In the spring of 2020, CO2Concrete will be put to the test at a real power plant in Wyoming. The team are one of several finalists for the $20 million NRG COSIA Carbon XPRIZE, a global competition to develop technologies that convert CO2 emissions from power plants.
“We’re going to run a live demonstration,” Sant says. “We’ve been funded by the Department of Energy and the Anthony and Jeanne Pritzker Family Foundation via multi-million dollar grants to actually build the first-of-its-kind industrial scale system that will demonstrate the CO2Concrete process at scale at a real power plant. We’re going to do that in Wyoming, and then we’re going to do it again at the National Carbon Capture Center in Alabama.”
Putting his work in the larger context of climate change, Sant acknowledges that the problem cannot be solved with technology alone. Large cultural, societal and regulatory shifts are required as well. To accomplish these things, he believes positive thinking is essential.

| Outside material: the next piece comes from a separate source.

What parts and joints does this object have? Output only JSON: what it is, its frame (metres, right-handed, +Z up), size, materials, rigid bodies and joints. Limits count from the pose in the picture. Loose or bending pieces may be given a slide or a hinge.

“The reality is that [climate change] is not going to be solved in your generation and mine,” Sant says. “It’s going to be solved by this generation and others as we go down the road. So if you don’t set the perception as positive, you’re going to disincentivize people from wanting to participate. We need to be thoughtful about how and why people choose to take on the careers that they do ... I think it’s a question around human behavior and psychology, and how you get people to work on things that are really important, while knowing they can actually make a difference.”
At a time when the news around climate change is increasingly dire, projects like CO2Concrete are a ray of hope. And with live demonstrations of this breakthrough technology, it is proof that with knowledge — and positive thinking — we can make our world a better place.